_What is asked:_ Reproduce all of the data exactly, with no line skipped.
◇ ◇ ◇ ◇ ◇ ◇ ◇
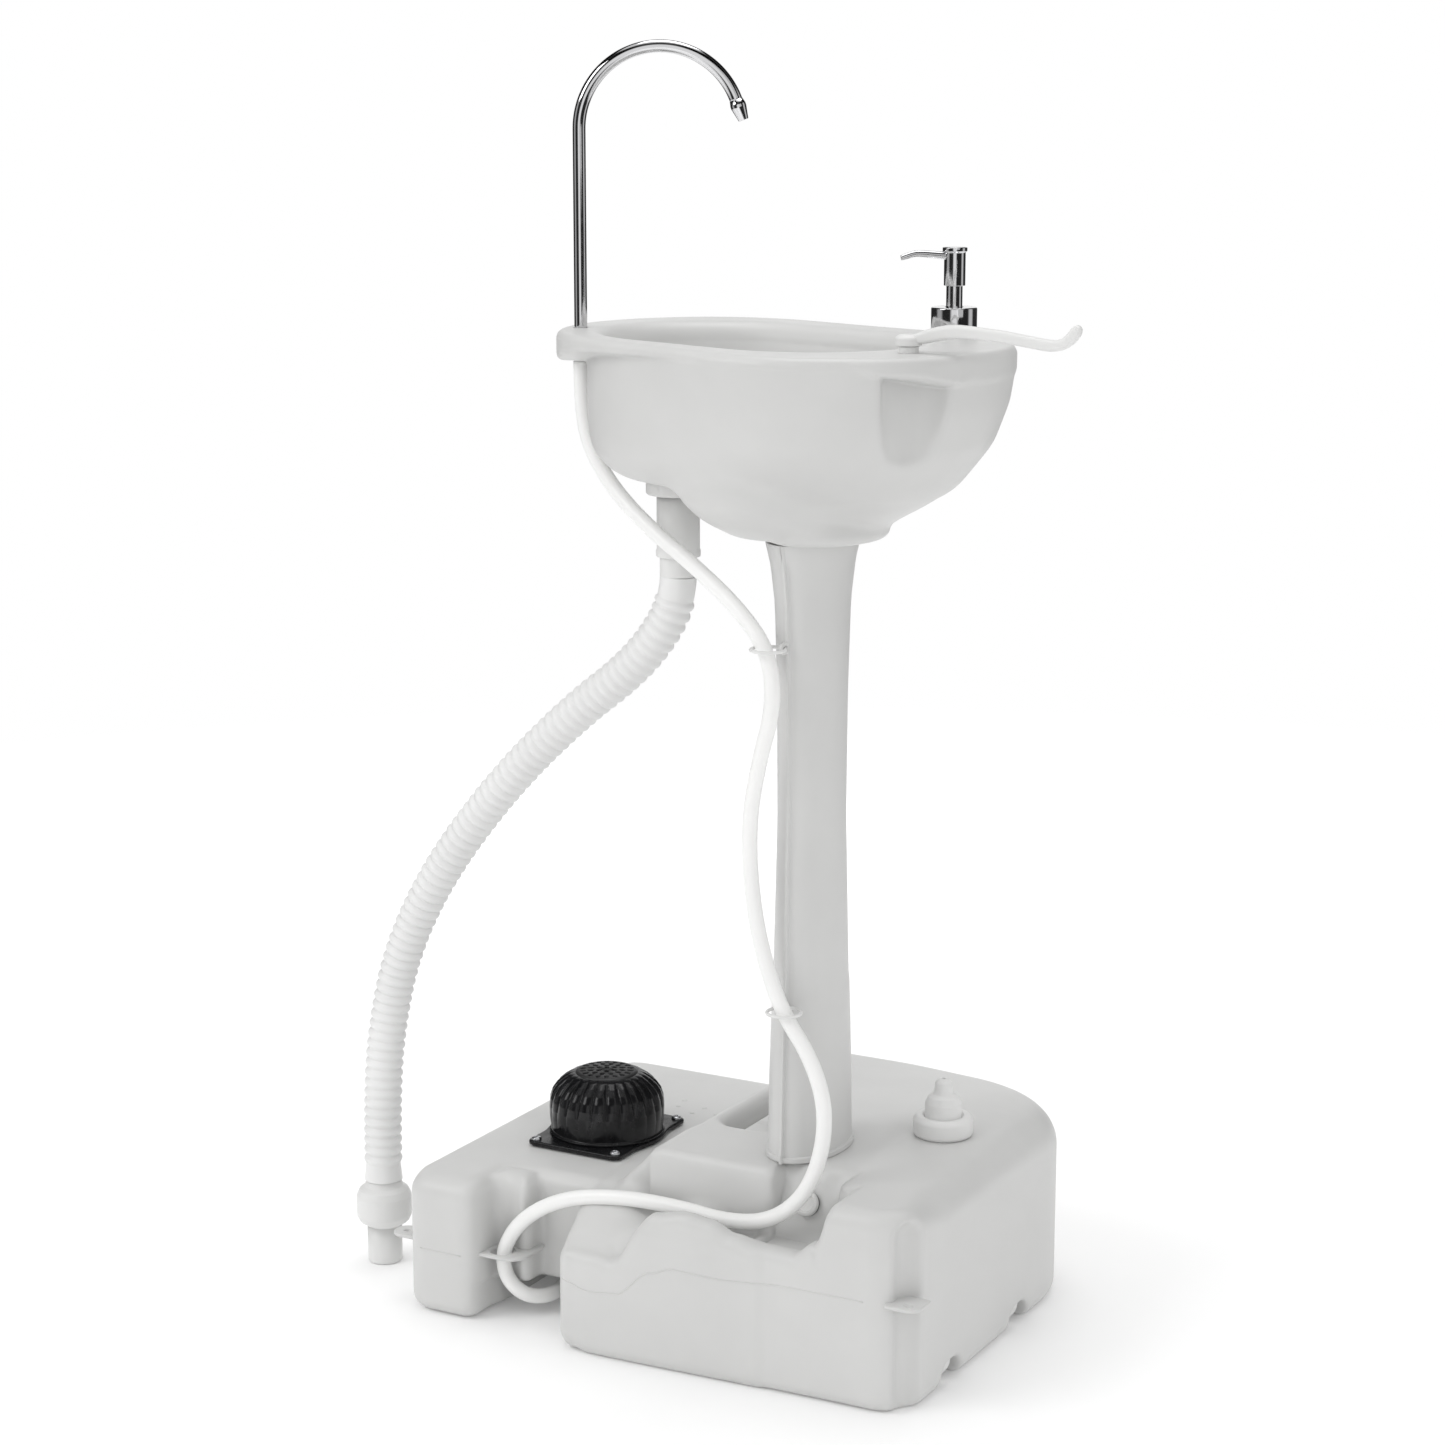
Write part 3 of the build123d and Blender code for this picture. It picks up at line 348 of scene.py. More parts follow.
def section_line(z, heights, values, soften):
    """A value that runs through a table over height, its corners softened over a few millimetres."""
    fine = np.arange(min(heights) - 40, max(heights) + 40, 1.0)
    order = np.argsort(heights)
    line = np.interp(fine, np.array(heights, float)[order], np.array(values, float)[order])
    reach = np.arange(-3 * soften, 3 * soften + 1)
    weight = np.exp(-(reach / soften) ** 2 / 2)
    padded = np.pad(line, 3 * soften, mode="edge")
    line = np.convolve(padded, weight / weight.sum(), mode="valid")
    return np.interp(z, fine, line)


def moulded(name, field, low, high, step, body, slot, finish=None):
    """The surface where a distance field is zero, as a mesh whose points and normals lie true on it."""
    axes = [np.arange(a - 3 * step, b + 3 * step, step) for a, b in zip(low, high)]
    grid = (axes[0][:, None, None], axes[1][None, :, None], axes[2][None, None, :])
    values = np.broadcast_to(field(grid), [len(axis) for axis in axes])
    volume = openvdb.FloatGrid(4.0 * step)
    volume.copyFromArray(np.ascontiguousarray(np.clip(values, -4 * step, 4 * step), dtype=np.float32))
    points, quads = volume.convertToQuads(0.0)
    points = points.astype(float) * step + [axis[0] for axis in axes]
    gap = 0.25

    def slope(at):
        grown = []
        for i in range(3):
            nudge = np.zeros(3)
            nudge[i] = gap
            grown.append(field(tuple((at + nudge).T)) - field(tuple((at - nudge).T)))
        return np.stack(grown, axis=1) / (2 * gap)

    for _ in range(3):
        rise = slope(points)
        size = np.maximum((rise ** 2).sum(axis=1), 0.05)
        move = (field(tuple(points.T)) / size)[:, None] * rise
        reach = np.linalg.norm(move, axis=1)
        points = points - move * np.minimum(1, 0.5 * step / np.maximum(reach, 1e-9))[:, None]
    normals = slope(points)
    normals /= np.maximum(np.linalg.norm(normals, axis=1), 1e-9)[:, None]
    corner = points[quads[:, 0]]
    facing = np.cross(points[quads[:, 1]] - corner, points[quads[:, 2]] - corner)
    if (facing * normals[quads[:, 0]]).sum() < 0:
        quads = quads[:, ::-1]
    return mesh_piece(name, points * MM, quads.tolist(), body, slot, finish, normals)


# ---------------------------------------------------------------- materials
def new_material(name, colour, roughness, metallic=0.0):
    material = bpy.data.materials.new(name)
    material.use_nodes = True
    shader = material.node_tree.nodes["Principled BSDF"]
    shader.inputs["Base Color"].default_value = (*colour, 1)
    shader.inputs["Roughness"].default_value = roughness
    shader.inputs["Metallic"].default_value = metallic
    return material, material.node_tree.nodes, material.node_tree.links, shader


def noise(nodes, links, scale, detail, stretch=(1, 1, 1)):
    """Noise over the object's own coordinates, in metres; scale is per metre."""
    place = nodes.new("ShaderNodeTexCoord")
    mapping = nodes.new("ShaderNodeMapping")
    mapping.inputs["Scale"].default_value = stretch
    cloud = nodes.new("ShaderNodeTexNoise")
    cloud.inputs["Scale"].default_value = scale
    cloud.inputs["Detail"].default_value = detail
    links.new(place.outputs["Object"], mapping.inputs["Vector"])
    links.new(mapping.outputs["Vector"], cloud.inputs["Vector"])
    return cloud.outputs["Fac"]


def ramp(nodes, links, value, low, high, start=0.3, end=0.7):
    """A colour ramp between two colours over a noise."""
    node = nodes.new("ShaderNodeValToRGB")
    node.color_ramp.elements[0].position = start
    node.color_ramp.elements[1].position = end
    node.color_ramp.elements[0].color = (*low, 1)
    node.color_ramp.elements[1].color = (*high, 1)
    links.new(value, node.inputs["Fac"])
    return node.outputs["Color"]


def rescaled(nodes, links, value, *ends):
    """A value that runs from the last two ends while the given one runs between the first two."""
    node = nodes.new("ShaderNodeMapRange")
    for name, end in zip(("From Min", "From Max", "To Min", "To Max"), ends):
        node.inputs[name].default_value = end
    links.new(value, node.inputs["Value"])
    return node.outputs["Result"]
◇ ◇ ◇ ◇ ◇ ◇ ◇
_Result of this task:_
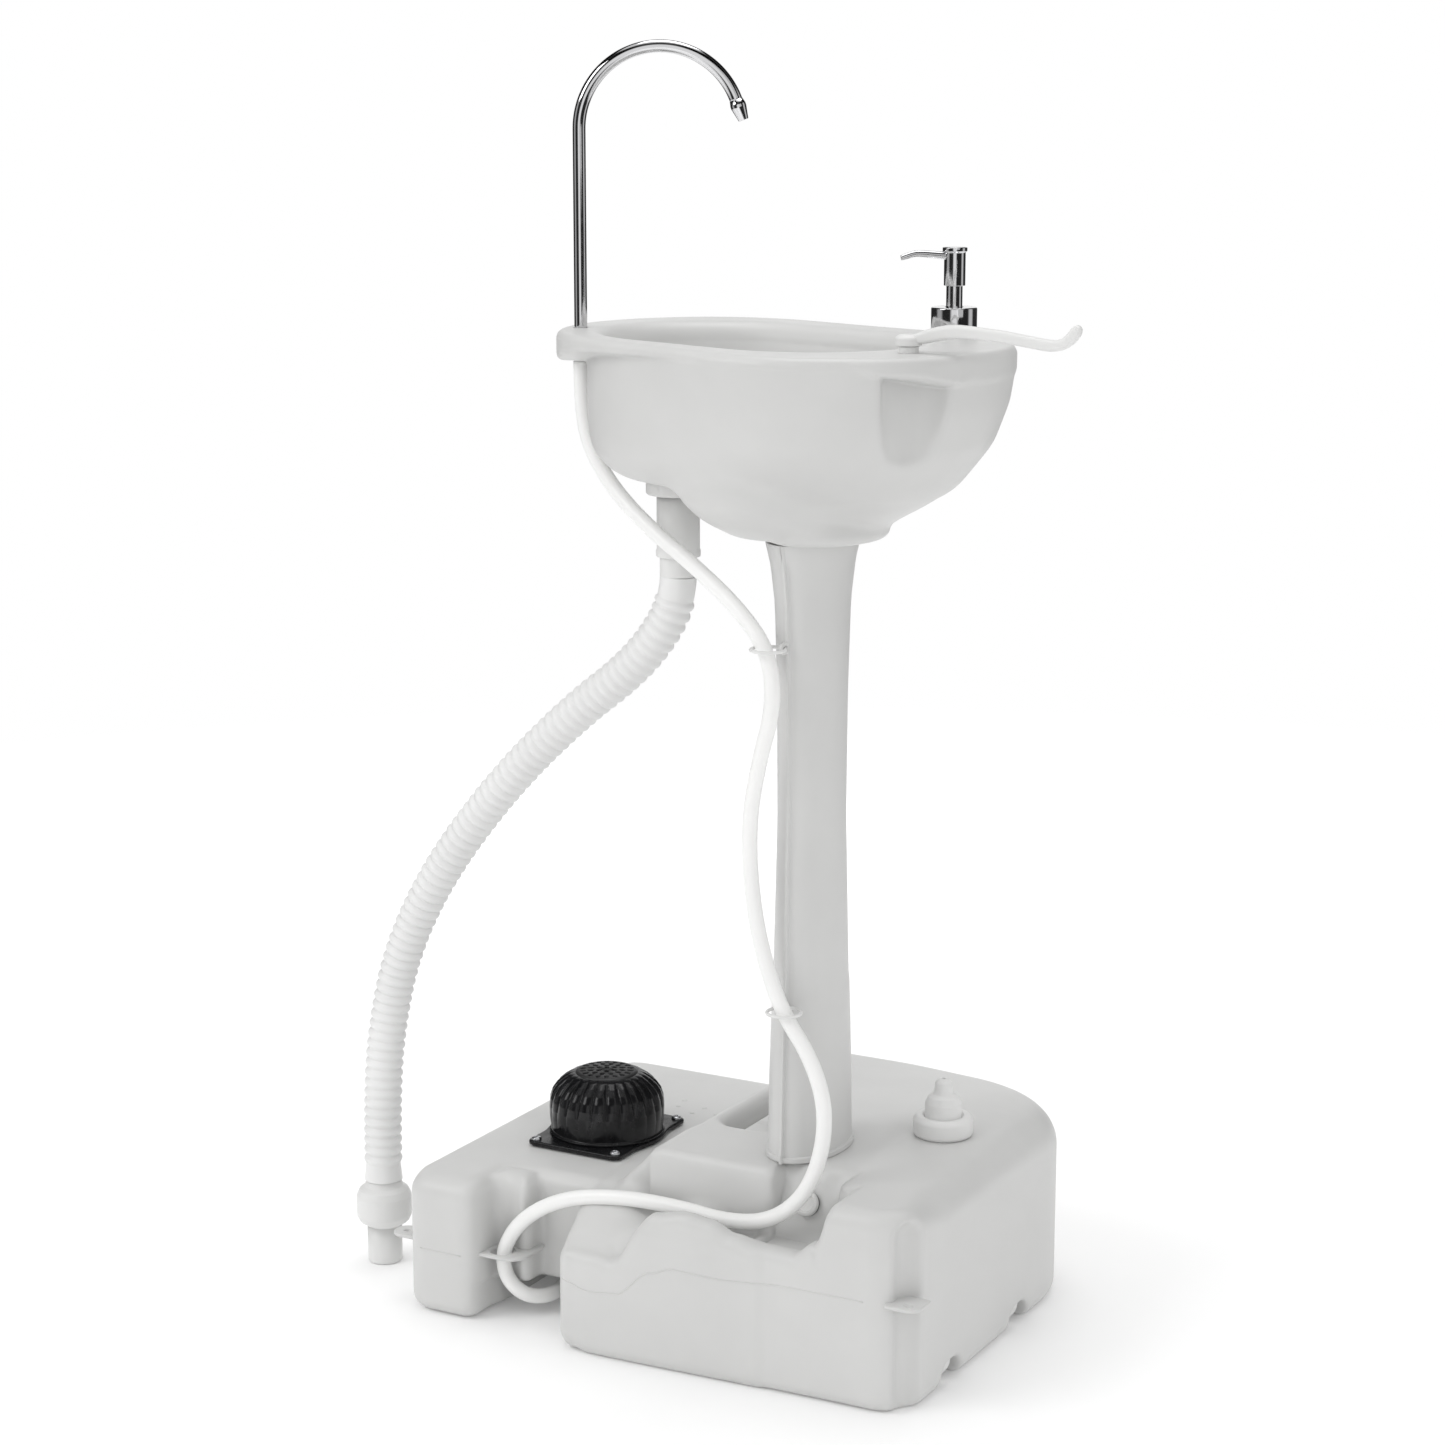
Write part 3 of the build123d and Blender code for this picture. It picks up at line 348 of scene.py. More parts follow.
def section_line(z, heights, values, soften):
    """A value that runs through a table over height, its corners softened over a few millimetres."""
    fine = np.arange(min(heights) - 40, max(heights) + 40, 1.0)
    order = np.argsort(heights)
    line = np.interp(fine, np.array(heights, float)[order], np.array(values, float)[order])
    reach = np.arange(-3 * soften, 3 * soften + 1)
    weight = np.exp(-(reach / soften) ** 2 / 2)
    padded = np.pad(line, 3 * soften, mode="edge")
    line = np.convolve(padded, weight / weight.sum(), mode="valid")
    return np.interp(z, fine, line)


def moulded(name, field, low, high, step, body, slot, finish=None):
    """The surface where a distance field is zero, as a mesh whose points and normals lie true on it."""
    axes = [np.arange(a - 3 * step, b + 3 * step, step) for a, b in zip(low, high)]
    grid = (axes[0][:, None, None], axes[1][None, :, None], axes[2][None, None, :])
    values = np.broadcast_to(field(grid), [len(axis) for axis in axes])
    volume = openvdb.FloatGrid(4.0 * step)
    volume.copyFromArray(np.ascontiguousarray(np.clip(values, -4 * step, 4 * step), dtype=np.float32))
    points, quads = volume.convertToQuads(0.0)
    points = points.astype(float) * step + [axis[0] for axis in axes]
    gap = 0.25

    def slope(at):
        grown = []
        for i in range(3):
            nudge = np.zeros(3)
            nudge[i] = gap
            grown.append(field(tuple((at + nudge).T)) - field(tuple((at - nudge).T)))
        return np.stack(grown, axis=1) / (2 * gap)

    for _ in range(3):
        rise = slope(points)
        size = np.maximum((rise ** 2).sum(axis=1), 0.05)
        move = (field(tuple(points.T)) / size)[:, None] * rise
        reach = np.linalg.norm(move, axis=1)
        points = points - move * np.minimum(1, 0.5 * step / np.maximum(reach, 1e-9))[:, None]
    normals = slope(points)
    normals /= np.maximum(np.linalg.norm(normals, axis=1), 1e-9)[:, None]
    corner = points[quads[:, 0]]
    facing = np.cross(points[quads[:, 1]] - corner, points[quads[:, 2]] - corner)
    if (facing * normals[quads[:, 0]]).sum() < 0:
        quads = quads[:, ::-1]
    return mesh_piece(name, points * MM, quads.tolist(), body, slot, finish, normals)


# ---------------------------------------------------------------- materials
def new_material(name, colour, roughness, metallic=0.0):
    material = bpy.data.materials.new(name)
    material.use_nodes = True
    shader = material.node_tree.nodes["Principled BSDF"]
    shader.inputs["Base Color"].default_value = (*colour, 1)
    shader.inputs["Roughness"].default_value = roughness
    shader.inputs["Metallic"].default_value = metallic
    return material, material.node_tree.nodes, material.node_tree.links, shader


def noise(nodes, links, scale, detail, stretch=(1, 1, 1)):
    """Noise over the object's own coordinates, in metres; scale is per metre."""
    place = nodes.new("ShaderNodeTexCoord")
    mapping = nodes.new("ShaderNodeMapping")
    mapping.inputs["Scale"].default_value = stretch
    cloud = nodes.new("ShaderNodeTexNoise")
    cloud.inputs["Scale"].default_value = scale
    cloud.inputs["Detail"].default_value = detail
    links.new(place.outputs["Object"], mapping.inputs["Vector"])
    links.new(mapping.outputs["Vector"], cloud.inputs["Vector"])
    return cloud.outputs["Fac"]


def ramp(nodes, links, value, low, high, start=0.3, end=0.7):
    """A colour ramp between two colours over a noise."""
    node = nodes.new("ShaderNodeValToRGB")
    node.color_ramp.elements[0].position = start
    node.color_ramp.elements[1].position = end
    node.color_ramp.elements[0].color = (*low, 1)
    node.color_ramp.elements[1].color = (*high, 1)
    links.new(value, node.inputs["Fac"])
    return node.outputs["Color"]


def rescaled(nodes, links, value, *ends):
    """A value that runs from the last two ends while the given one runs between the first two."""
    node = nodes.new("ShaderNodeMapRange")
    for name, end in zip(("From Min", "From Max", "To Min", "To Max"), ends):
        node.inputs[name].default_value = end
    links.new(value, node.inputs["Value"])
    return node.outputs["Result"]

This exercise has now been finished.